** BEGIN **

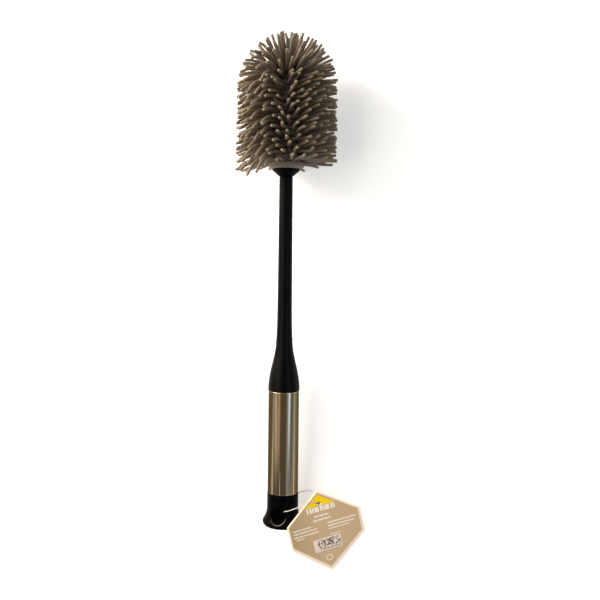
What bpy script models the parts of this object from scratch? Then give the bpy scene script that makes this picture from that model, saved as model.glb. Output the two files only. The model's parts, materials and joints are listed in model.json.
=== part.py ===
"""Silicone toilet brush with a steel grip sleeve, a hanging hole and a card swing tag.

The brush lies on a flat surface, on the lip of its end cap and on the lowest bristles of
its head. World +Z is up, and the head points along +Y. Each piece of the brush is drawn
upright on the brush's own axis, measured up from the flat bottom of the end cap, and an
empty lays them all down.
"""

import math

import bmesh
import bpy
import numpy as np
from mathutils import Matrix, Vector

MM = 0.001
TURN_STEPS = 40            # facets round a turned piece
SMALL_TURN_STEPS = 24      # facets round a thin one
GAP = 0.3 * MM             # between pieces that touch
WELD = 0.01 * MM           # points closer than this become one
END_BEVEL = 0.6 * MM       # on the ends of spigots and of the rod

# Grip sleeve, a thin steel tube round the handle
SLEEVE_RADIUS = 12.25 * MM
SLEEVE_WALL = 0.5 * MM
SLEEVE_LENGTH = 81.3 * MM
SLEEVE_EDGE = 0.12 * MM
SHOULDER_STEP = 0.25 * MM  # how far the plastic stands proud of the steel

# End cap with its flared lip and hanging hole
CAP_HEIGHT = 26.2 * MM     # from the flat bottom to the sleeve's edge
LIP_RADIUS = 16.0 * MM
LIP_ROUND = 3.3 * MM
WAIST_HEIGHT = 14.5 * MM   # where the flare starts
HOLE_RADIUS = 5.8 * MM
HOLE_HEIGHT = 10.5 * MM
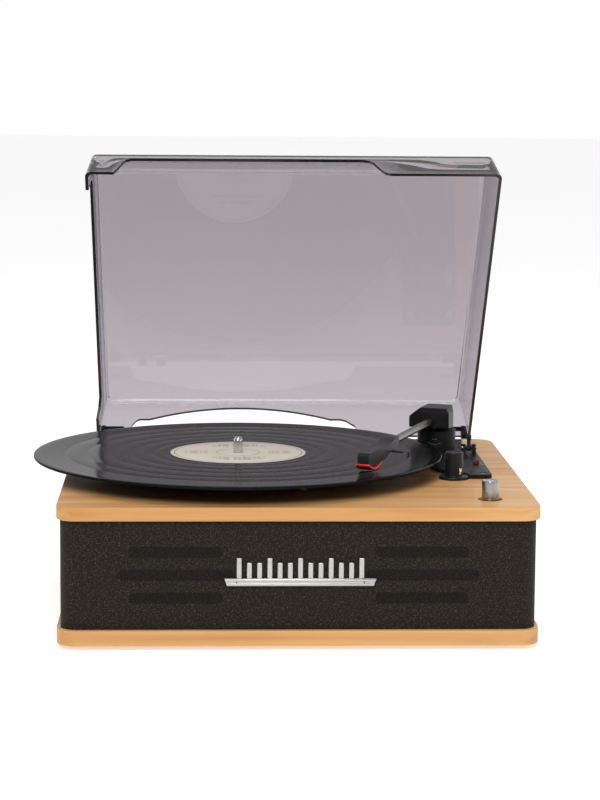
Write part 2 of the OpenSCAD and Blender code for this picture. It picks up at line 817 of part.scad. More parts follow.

** END **

### Problem details
Give the listing again, word for word.

### Worked answer
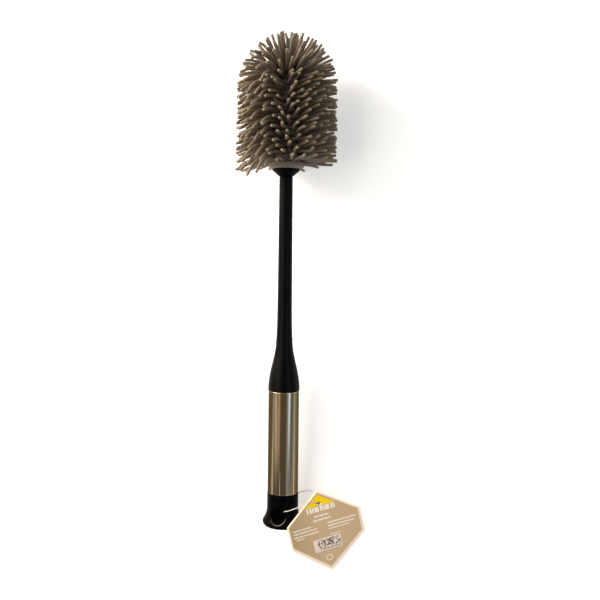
What bpy script models the parts of this object from scratch? Then give the bpy scene script that makes this picture from that model, saved as model.glb. Output the two files only. The model's parts, materials and joints are listed in model.json.
=== part.py ===
"""Silicone toilet brush with a steel grip sleeve, a hanging hole and a card swing tag.

The brush lies on a flat surface, on the lip of its end cap and on the lowest bristles of
its head. World +Z is up, and the head points along +Y. Each piece of the brush is drawn
upright on the brush's own axis, measured up from the flat bottom of the end cap, and an
empty lays them all down.
"""

import math

import bmesh
import bpy
import numpy as np
from mathutils import Matrix, Vector

MM = 0.001
TURN_STEPS = 40            # facets round a turned piece
SMALL_TURN_STEPS = 24      # facets round a thin one
GAP = 0.3 * MM             # between pieces that touch
WELD = 0.01 * MM           # points closer than this become one
END_BEVEL = 0.6 * MM       # on the ends of spigots and of the rod

# Grip sleeve, a thin steel tube round the handle
SLEEVE_RADIUS = 12.25 * MM
SLEEVE_WALL = 0.5 * MM
SLEEVE_LENGTH = 81.3 * MM
SLEEVE_EDGE = 0.12 * MM
SHOULDER_STEP = 0.25 * MM  # how far the plastic stands proud of the steel

# End cap with its flared lip and hanging hole
CAP_HEIGHT = 26.2 * MM     # from the flat bottom to the sleeve's edge
LIP_RADIUS = 16.0 * MM
LIP_ROUND = 3.3 * MM
WAIST_HEIGHT = 14.5 * MM   # where the flare starts
HOLE_RADIUS = 5.8 * MM
HOLE_HEIGHT = 10.5 * MM
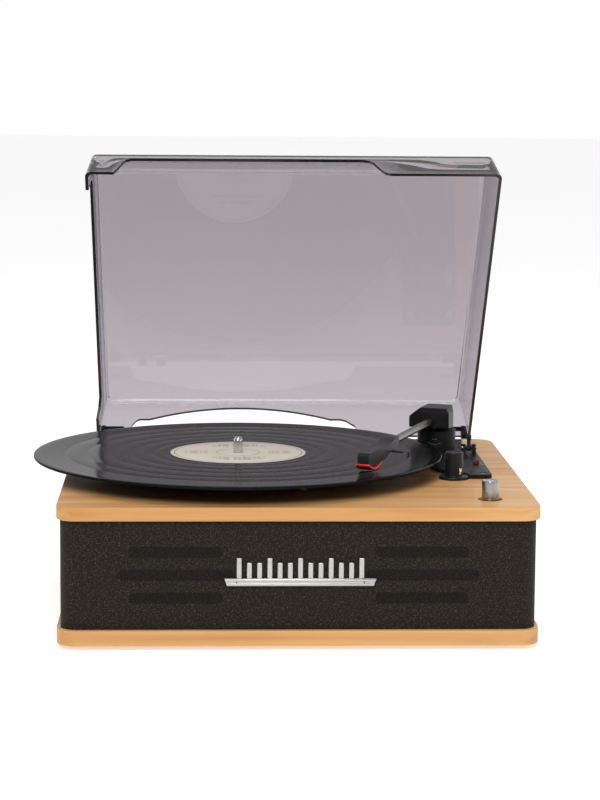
Write part 2 of the OpenSCAD and Blender code for this picture. It picks up at line 817 of part.scad. More parts follow.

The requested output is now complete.